**Aim of the exercise:**
Filter this material down to the lines that hold "materials", copying each one.

↓↓↓

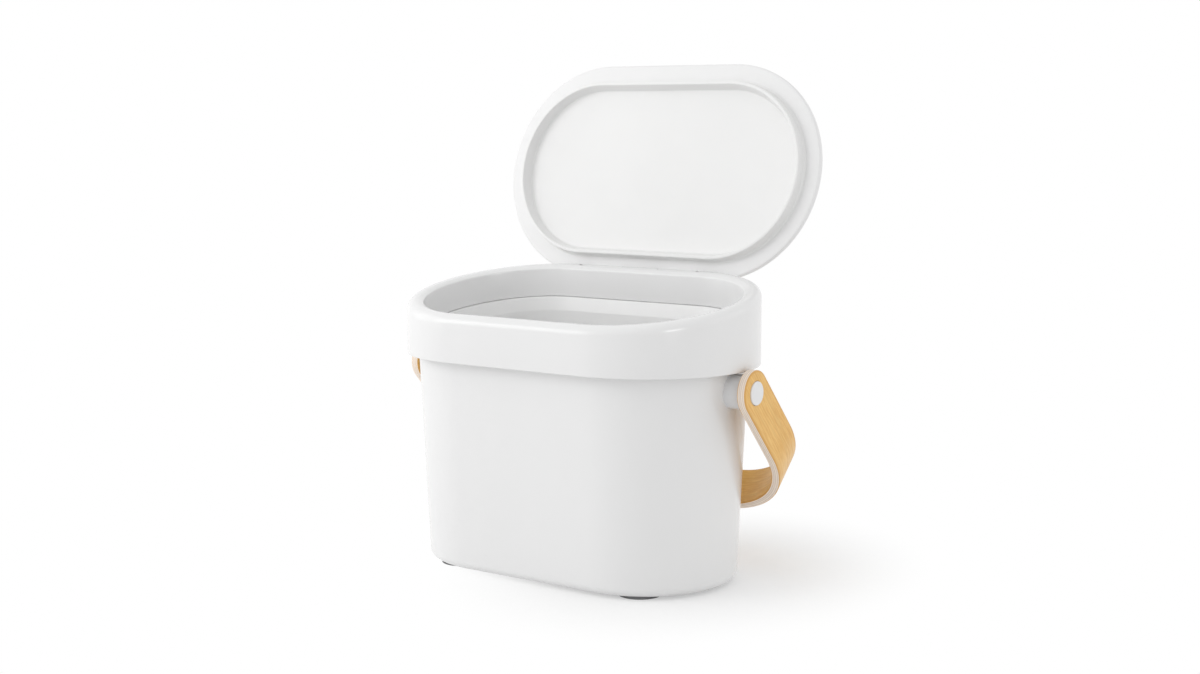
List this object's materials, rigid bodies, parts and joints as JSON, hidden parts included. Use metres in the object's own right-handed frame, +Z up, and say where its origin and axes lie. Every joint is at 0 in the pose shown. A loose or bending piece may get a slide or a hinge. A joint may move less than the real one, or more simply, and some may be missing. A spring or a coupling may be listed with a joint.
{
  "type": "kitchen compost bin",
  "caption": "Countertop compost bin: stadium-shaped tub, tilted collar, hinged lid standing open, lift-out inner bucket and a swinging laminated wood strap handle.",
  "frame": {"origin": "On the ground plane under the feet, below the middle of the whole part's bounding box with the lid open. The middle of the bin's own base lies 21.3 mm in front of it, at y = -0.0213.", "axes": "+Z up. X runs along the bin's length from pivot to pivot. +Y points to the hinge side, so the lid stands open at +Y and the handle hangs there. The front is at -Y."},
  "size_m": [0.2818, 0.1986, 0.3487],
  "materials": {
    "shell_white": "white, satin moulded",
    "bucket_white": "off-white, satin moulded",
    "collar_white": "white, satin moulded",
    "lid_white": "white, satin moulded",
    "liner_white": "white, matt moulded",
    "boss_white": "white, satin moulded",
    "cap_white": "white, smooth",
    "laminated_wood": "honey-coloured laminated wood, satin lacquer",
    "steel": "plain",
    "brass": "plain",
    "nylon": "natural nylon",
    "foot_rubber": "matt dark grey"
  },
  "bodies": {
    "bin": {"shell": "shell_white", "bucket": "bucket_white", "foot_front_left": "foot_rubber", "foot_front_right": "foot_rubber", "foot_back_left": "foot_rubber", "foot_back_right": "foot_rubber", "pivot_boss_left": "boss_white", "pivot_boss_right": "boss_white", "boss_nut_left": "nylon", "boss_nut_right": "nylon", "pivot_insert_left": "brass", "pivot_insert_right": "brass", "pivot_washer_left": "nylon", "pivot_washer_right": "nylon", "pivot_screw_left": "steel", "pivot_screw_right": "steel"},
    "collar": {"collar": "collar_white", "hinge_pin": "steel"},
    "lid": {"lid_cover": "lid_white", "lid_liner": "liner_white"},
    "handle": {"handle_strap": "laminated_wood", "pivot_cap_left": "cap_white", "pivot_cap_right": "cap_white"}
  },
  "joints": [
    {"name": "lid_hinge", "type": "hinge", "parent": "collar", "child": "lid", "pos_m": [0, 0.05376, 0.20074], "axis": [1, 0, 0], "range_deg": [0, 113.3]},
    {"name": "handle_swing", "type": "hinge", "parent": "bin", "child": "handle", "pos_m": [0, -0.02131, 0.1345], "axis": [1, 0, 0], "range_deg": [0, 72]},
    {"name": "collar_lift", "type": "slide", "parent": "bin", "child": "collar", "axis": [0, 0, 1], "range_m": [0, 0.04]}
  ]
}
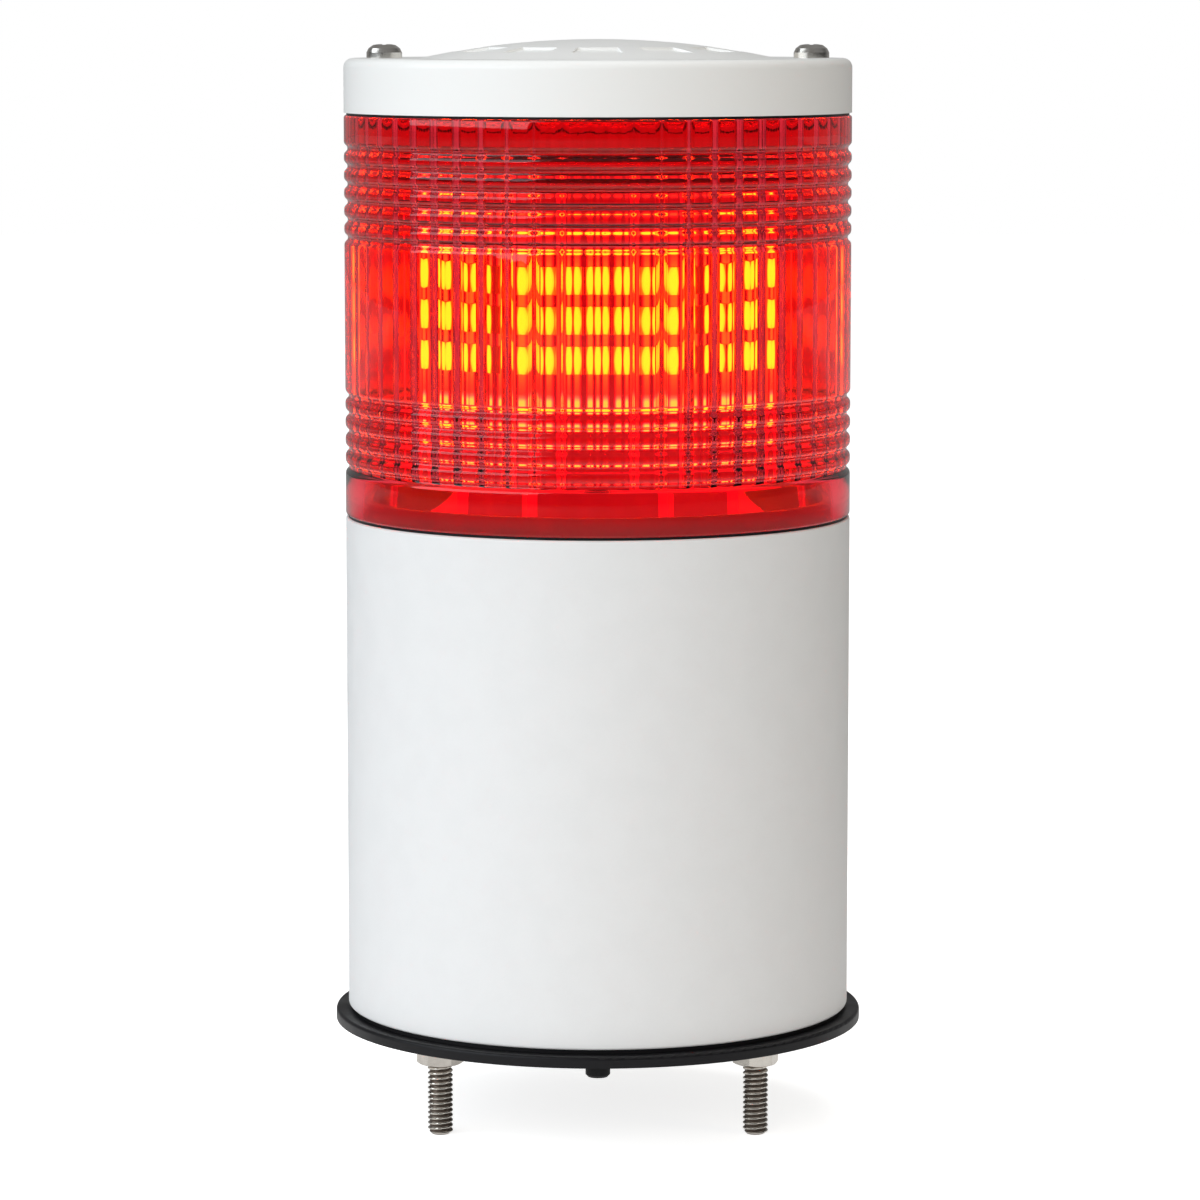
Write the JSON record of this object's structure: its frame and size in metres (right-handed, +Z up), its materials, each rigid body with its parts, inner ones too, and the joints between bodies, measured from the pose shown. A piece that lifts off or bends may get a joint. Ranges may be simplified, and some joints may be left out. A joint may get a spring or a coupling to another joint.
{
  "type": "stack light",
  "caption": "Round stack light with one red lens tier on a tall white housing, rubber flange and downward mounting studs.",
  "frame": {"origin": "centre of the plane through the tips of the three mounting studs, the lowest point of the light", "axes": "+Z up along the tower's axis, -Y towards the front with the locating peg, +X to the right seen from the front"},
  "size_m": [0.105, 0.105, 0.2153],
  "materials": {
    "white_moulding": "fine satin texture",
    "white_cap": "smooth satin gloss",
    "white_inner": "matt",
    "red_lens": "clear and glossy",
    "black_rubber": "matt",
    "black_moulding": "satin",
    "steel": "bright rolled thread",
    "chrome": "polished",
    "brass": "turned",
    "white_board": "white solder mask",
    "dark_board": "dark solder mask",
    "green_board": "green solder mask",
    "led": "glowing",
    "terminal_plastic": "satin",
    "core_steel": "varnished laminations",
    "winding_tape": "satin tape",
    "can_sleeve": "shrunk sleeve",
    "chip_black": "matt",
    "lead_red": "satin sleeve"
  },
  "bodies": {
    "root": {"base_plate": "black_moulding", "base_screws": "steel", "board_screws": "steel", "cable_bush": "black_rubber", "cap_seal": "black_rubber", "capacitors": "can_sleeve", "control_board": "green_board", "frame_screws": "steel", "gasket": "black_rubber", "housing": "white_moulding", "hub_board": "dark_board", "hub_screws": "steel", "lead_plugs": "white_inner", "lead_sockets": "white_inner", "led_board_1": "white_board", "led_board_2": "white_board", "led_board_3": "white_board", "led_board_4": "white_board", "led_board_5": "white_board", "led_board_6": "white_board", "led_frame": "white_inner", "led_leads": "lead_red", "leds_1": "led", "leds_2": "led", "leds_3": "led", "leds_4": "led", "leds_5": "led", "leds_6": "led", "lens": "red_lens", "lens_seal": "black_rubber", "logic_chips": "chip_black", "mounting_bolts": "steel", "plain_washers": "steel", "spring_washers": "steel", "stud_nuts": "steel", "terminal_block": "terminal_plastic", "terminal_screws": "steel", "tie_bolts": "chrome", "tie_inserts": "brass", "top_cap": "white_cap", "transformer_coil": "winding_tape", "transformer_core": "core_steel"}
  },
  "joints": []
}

↑↑↑

**Written solution:**
List this object's materials, rigid bodies, parts and joints as JSON, hidden parts included. Use metres in the object's own right-handed frame, +Z up, and say where its origin and axes lie. Every joint is at 0 in the pose shown. A loose or bending piece may get a slide or a hinge. A joint may move less than the real one, or more simply, and some may be missing. A spring or a coupling may be listed with a joint.
  "materials": {
Write the JSON record of this object's structure: its frame and size in metres (right-handed, +Z up), its materials, each rigid body with its parts, inner ones too, and the joints between bodies, measured from the pose shown. A piece that lifts off or bends may get a joint. Ranges may be simplified, and some joints may be left out. A joint may get a spring or a coupling to another joint.
  "materials": {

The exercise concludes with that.